On Aug. 18, African-American Muhammad Dalilah took gold in the 400-meter hurdles, while fellow African-American Ashley Spencer earned bronze in the same event.

United States’ gold medal winner Tianna Bartoletta (right) and United States silver medal winner Brittney Reese during the ceremony for the women’s long jump during the athletics competitions of the 2016 Summer Olympics at the Olympic stadium in Rio de Janeiro, Brazil, Thursday, Aug. 18, 2016. (AP Photo/Dmitri Lovetsky)

In the field, 30-year-old long jumper Tianna Bartoletta delivered a personal best jump of 7.17 meters (23 feet, 6-1/4 inches) to capture gold in the women’s long jump on Aug. 17.

From left to right, silver medallist United States’ Tori Bowie, gold medallist Jamaica’s Elaine Thompson, and bronze medallist Jamaica’s Shelly-Ann Fraser-Pryce display their medals for the women’s 100-meter final during the athletics competitions of the 2016 Summer Olympics at the Olympic stadium in Rio de Janeiro, Brazil, Sunday, Aug. 14, 2016. (AP Photo/Kirsty Wigglesworth)

But it’s not just the Black women of the U.S. that have been racking up medals. Jamaican sprinter Elaine Thompson won gold in the 100-meter dash event with a time of 10.71 seconds. She earned gold in the 200-meter too, finishing in 21.78 seconds.
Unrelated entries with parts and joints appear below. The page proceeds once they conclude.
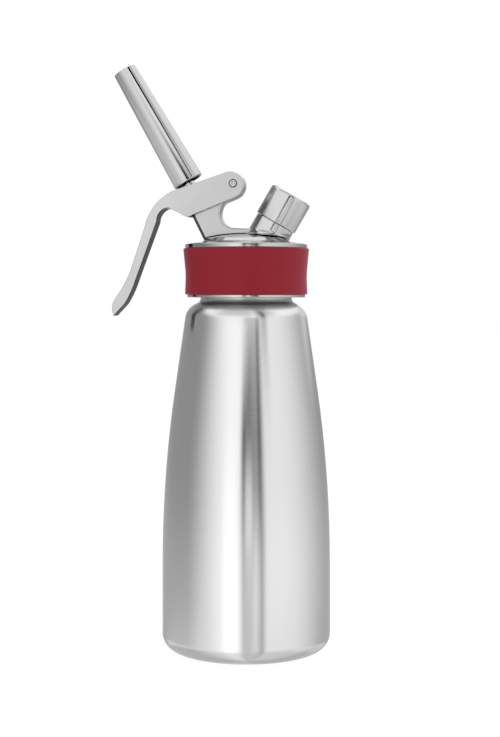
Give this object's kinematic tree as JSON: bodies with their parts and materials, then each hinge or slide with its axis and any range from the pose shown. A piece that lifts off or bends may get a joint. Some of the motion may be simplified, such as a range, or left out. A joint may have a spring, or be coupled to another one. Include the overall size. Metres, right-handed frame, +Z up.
{
  "type": "whipped cream dispenser",
  "caption": "Stainless steel whipped cream dispenser: tapered bottle, red-banded screw head with squeeze lever, leaning nozzle tube and capped charger connection.",
  "frame": {"origin": "centre of the bottle's base, on the plane it stands on", "axes": "+Z up along the bottle's axis, -X toward the nozzle and the lever, +X toward the charger connection, Y across the head's plane of symmetry"},
  "size_m": [0.1259, 0.097, 0.3386],
  "materials": {
    "brushed_body": "vertically brushed stainless steel",
    "satin_steel": "satin cast stainless steel",
    "brushed_nozzle": "lengthwise brushed stainless steel",
    "brushed_cap": "turned stainless steel",
    "polished_steel": "polished stainless steel",
    "red_silicone": "smooth dark red silicone",
    "grey_silicone": "soft grey silicone",
    "black_rubber": "black moulded rubber",
    "brass": "plain turned brass"
  },
  "bodies": {
    "bottle": {"bottle": "brushed_body"},
    "gasket": {"head_gasket": "grey_silicone"},
    "head": {"head_casting": "satin_steel", "grip_band": "red_silicone", "lever_pin": "polished_steel", "valve_guide": "brass", "stem_ring": "black_rubber", "spring_seat": "polished_steel", "valve_spring": "polished_steel", "check_valve_plug": "brass", "check_valve_sleeve": "black_rubber", "pin_holder": "brass", "piercing_pin": "polished_steel", "piercing_seal": "black_rubber"},
    "lever": {"lever": "satin_steel"},
    "stem": {"valve_stem": "polished_steel", "valve_washer": "black_rubber", "valve_disc": "polished_steel", "stem_collar": "polished_steel"},
    "nozzle_ring": {"nozzle_seal": "black_rubber"},
    "nozzle": {"nozzle": "brushed_nozzle"},
    "liner": {"cap_liner": "black_rubber"},
    "cap": {"charger_cap": "brushed_cap"}
  },
  "joints": [
    {"name": "head_lift", "type": "slide", "parent": "bottle", "child": "gasket", "axis": [0, 0, 1], "range_m": [0, 0.012]},
    {"name": "head_turn", "type": "hinge", "parent": "gasket", "child": "head", "pos_m": [0, 0, 0.2], "axis": [0, 0, 1], "range_deg": [0, 1082]},
    {"name": "lever_squeeze", "type": "hinge", "parent": "head", "child": "lever", "pos_m": [-0.0069, 0, 0.2686], "axis": [0, -1, 0], "range_deg": [0, 10], "stiffness_Nm_per_rad": 2, "springref_deg": -6.88},
    {"name": "stem_slide", "type": "slide", "parent": "head", "child": "stem", "axis": [0.5, 0, -0.866], "range_m": [0, 0.0041], "deforming": ["valve_spring"]},
    {"name": "nozzle_lift", "type": "slide", "parent": "stem", "child": "nozzle_ring", "axis": [-0.5, 0, 0.866], "range_m": [0, 0.009]},
    {"name": "nozzle_turn", "type": "hinge", "parent": "nozzle_ring", "child": "nozzle", "pos_m": [-0.0335, 0, 0.27002], "axis": [-0.5, 0, 0.866], "range_deg": [0, 2164]},
    {"name": "cap_lift", "type": "slide", "parent": "head", "child": "liner", "axis": [0.5, 0, 0.866], "range_m": [0, 0.01575]},
    {"name": "cap_turn", "type": "hinge", "parent": "liner", "child": "cap", "pos_m": [0.02, 0, 0.25114], "axis": [0.5, 0, 0.866], "range_deg": [0, 3786]}
  ],
  "couplings": [
    {"joint": "head_turn", "follows": "head_lift", "rad_per_m": 1570.8},
    {"joint": "stem_slide", "follows": "lever_squeeze", "m_per_rad": 0.022918},
    {"joint": "nozzle_turn", "follows": "nozzle_lift", "rad_per_m": 4188.8},
    {"joint": "cap_turn", "follows": "cap_lift", "rad_per_m": 4188.8}
  ]
}
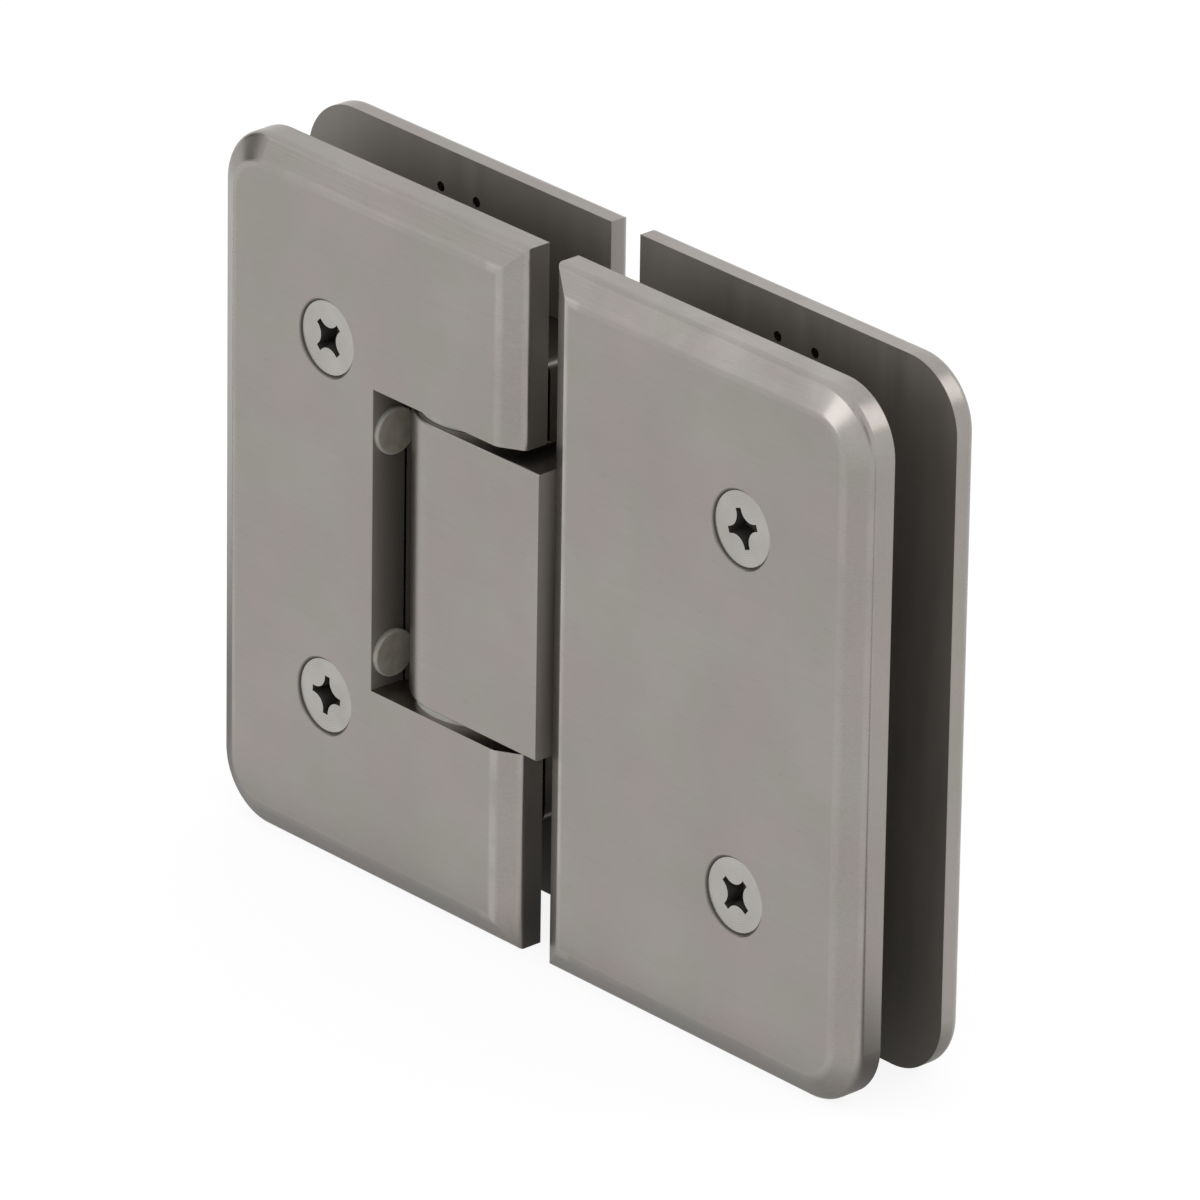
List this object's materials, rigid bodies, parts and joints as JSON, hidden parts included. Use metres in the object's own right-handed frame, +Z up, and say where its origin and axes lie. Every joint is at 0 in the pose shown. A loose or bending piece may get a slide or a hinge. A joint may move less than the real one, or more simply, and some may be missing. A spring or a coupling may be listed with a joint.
{
  "type": "glass to glass shower door hinge",
  "caption": "Bevelled glass-to-glass shower door hinge with two clamping leaves and a pivot block that swings both ways in a pocket.",
  "frame": {"origin": "middle of the hinge's box: in the gap between the leaves, midway between the plates and at half height", "axes": "+X along the hinge from the left leaf to the right leaf, +Y from the front plates to the back plates, +Z up along the pivot axis"},
  "size_m": [0.1124, 0.0196, 0.09],
  "materials": {
    "plate": "satin brushed stainless steel, warm grey",
    "block": "satin brushed stainless steel, warm grey",
    "clamp_screw": "brighter turned stainless steel with a cross recess",
    "pin_steel": "ground steel",
    "spring_wire": "drawn spring wire",
    "nylon": "natural nylon, slightly translucent",
    "bumper": "clear soft silicone"
  },
  "bodies": {
    "left_leaf": {"left_front_plate": "plate", "left_back_plate": "plate", "hinge_body": "block", "pivot_pin": "pin_steel", "upper_pin_screw": "pin_steel", "lower_pin_screw": "pin_steel", "upper_washer": "nylon", "lower_washer": "nylon", "upper_front_bumper": "bumper", "lower_front_bumper": "bumper", "upper_back_bumper": "bumper", "lower_back_bumper": "bumper", "left_upper_clamp_screw": "clamp_screw", "left_lower_clamp_screw": "clamp_screw"},
    "right_leaf": {"right_front_plate": "plate", "right_back_plate": "plate", "pivot_block": "block", "upper_bush": "nylon", "lower_bush": "nylon", "upper_spring": "spring_wire", "lower_spring": "spring_wire", "upper_spring_screw": "pin_steel", "lower_spring_screw": "pin_steel", "right_upper_clamp_screw": "clamp_screw", "right_lower_clamp_screw": "clamp_screw"},
    "upper_plunger": {"upper_plunger": "pin_steel"},
    "lower_plunger": {"lower_plunger": "pin_steel"}
  },
  "joints": [
    {"name": "door_swing", "type": "hinge", "parent": "left_leaf", "child": "right_leaf", "pos_m": [-0.017, 0, 0], "axis": [0, 0, 1], "range_deg": [-90, 90]},
    {"name": "upper_plunger_slide", "type": "slide", "parent": "right_leaf", "child": "upper_plunger", "axis": [-1, 0, 0], "range_m": [0, 0.0005]},
    {"name": "lower_plunger_slide", "type": "slide", "parent": "right_leaf", "child": "lower_plunger", "axis": [-1, 0, 0], "range_m": [0, 0.0005]}
  ]
}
Fellow Jamaican Shelly-Ann Frazier-Pryce took bronze in the 100 meter dash at 10.86, while African-American Tori Bowie won silver at 10.83. Bowie also won bronze in the 200-meter race.

As of Aug. 19, African-American women have won 10 medals in track and field events in Rio. But just about every medal of any track and field event during these Olympics belongs to a Black woman, regardless of her nationality—and it doesn’t get any more “black and magical” than that.